Beyond the Clouds is a thoughtful, observant film that can only really be described as a visual poem. The effect of the film's poetry is only enhanced by the beautiful score (by Van Morrison and U2, among others) and art direction.
While not without shades of the erotic, Antonioni chooses romanticism over eroticism for this film and the poetic simplicity he applies to these gentle, fleeting scenes is what makes this film compelling. Many viewers will be turned off by the slow pacing of this film and it is a movie that requires patience from the viewer. You've been warned!
Call it what you will, but you'd be hard-pressed not to admit that this film has an ethereal beauty to it. It's not Antonioni's masterwork, but it is a rather remarkable cinematic achievement that can really show someone the ways that cinema can exist as an artistic, beautiful medium.
GRADE: B
Average Antonioni... 
2009-04-28 - This film was Antonioni's first after a long hiatus from filmmaking. There are interlinking segments with John Malkovich as a film director that were directed by Wim Wenders, but overall, it's an Antonioni film. While there are some great shots and camerawork, it just felt empty. It's like one reviewer said: it was "Antonioni doing Antonioni". I kept looking for something profound and worthwhile, like in Michelangelo's masterpieces from L'avventura to Blow-Up (and The Passenger), but usually came away empty. Aside from one story with a woman who reveals to her lover that she's about to become a nun, none of the stories generate much interest, and Wenders's segments are incredibly pretentious, with ponderous, condescending narration. The film is worth checking out if you dig Antonioni (Marcello Mastrioanni's segment is quite good), but overall, it's a rather staid exercise with some thoughtful, Antonioniesque moments.
A Real Piece of Art 
2009-03-14 - This film is a genuine piece of art. If you are looking for Hollywooden action or a love story with a happy ending, then pass it up. If you can appreciate art for art's sake then you are going to love this masterpiece. Watch this film without trying to figure out what is taking place with each scene or segment, or without expectation and you will be rewarded with the brilliance of imagery and beauty. It has great architectural scenes, nice city and countryside vistas, and gorgeous nude women. It is very slow paced, but sped up with choppy editing. From what I gathered from this movie the director is creating the image that mankind is alone and lonely no matter who or what he chooses to be with - his imagination, beautiful potential lovers, beautiful lovers, beautiful wives and mistresses or God and the Church. If you cannot appreciate this viewpoint while disagreeing with it, then I would again suggest you pass on it. Certainly if you agree with this viewpoint you will love it because the director paints it starkly and brilliantly. You need to watch the whole movie and maybe even contemplate it for awhile after viewing it to absorb the impact and genius of it. Many minutes of this film are spent with characters walking without speaking, standing looking silently, etc. If you fast forward just to get to the nude scenes, which are definitely worth watching, you will miss the impact of the movie. There is a narrator who wanders through lives and cities tying all segments together, whose narration seems to be mumbling more to himself than narrating to the viewers. He too is searching, ostensibly and otherwise. Once again, if you like art for art's sake I think you will appreciate this, otherwise, I doubt it.
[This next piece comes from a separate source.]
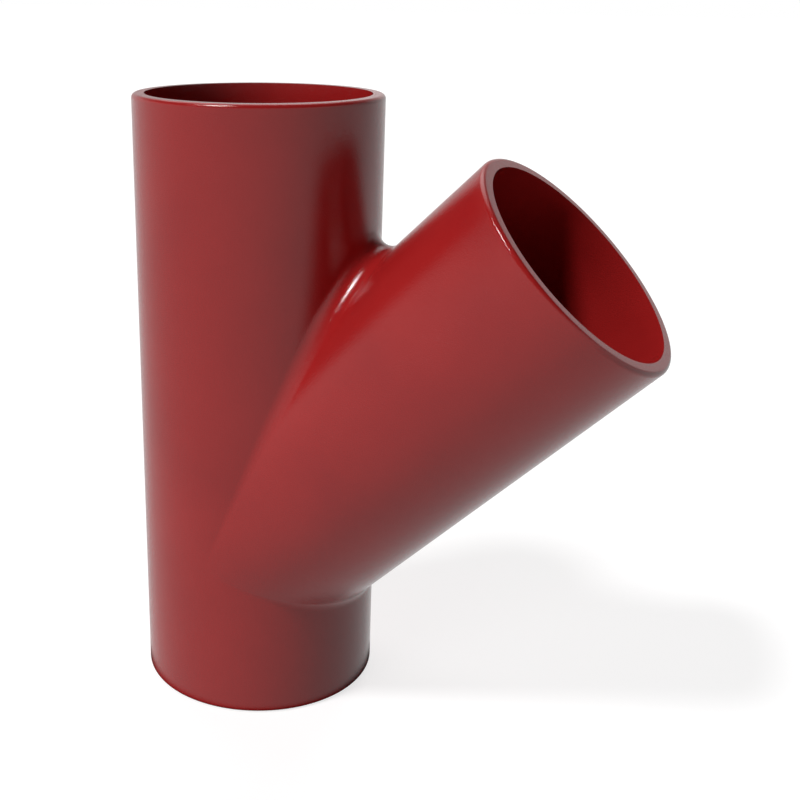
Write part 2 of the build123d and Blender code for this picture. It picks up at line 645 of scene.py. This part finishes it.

The most beautiful women ever to appear in a single film 
2007-06-23 - If you speak French or can put up with sub-titles, you will really enjoy this movie. If on the other hand you just want to see God's most beautiful creatures, this is a must see. Not an ounce of silicon in sight. Zalman King eat your heart out. Sophie Marceau's body is the epitome of perfection and everything I had ever fantasized about. Her part is even in English. Even the fact that she was nude with John Malkovich did not detract for her beauty. Sophie is a ten if ever there was one. Chiara Caselli and Inés Sastre are 9.5s. Oh yeah, it is a pretty good story. Several little vignettes are woven together in a sort of Six Degrees of Separation style.
An Extreme Film: Lovelorn, Dispair, and Humanity 
2007-01-27 - Wow. I have never witnessed a movie so beautiful and haunting. It really feels like you are there, in the city, witnessing the lives of these amazingly human characters. The huge buildings really are like old "bones growing out from under the fog," and inside this vast timeless landscape are the humans' who's hopes are infinite yet must face the harsh limits of their own flaws and weaknesses. These beautiful love stories evoked a strange and transcendeding feeling from my heart. I can't really put words on it. They were real, surreal, and eternal. There is a indescribable and unseen dimension to everything in this film: the lives of those living inside the great buildings, the enigmatic little streets covered with fog and rain.
Watch this movie alone and with the lights off. I promise you will experience something hauntingly beautiful that will stay with you for a lifetime.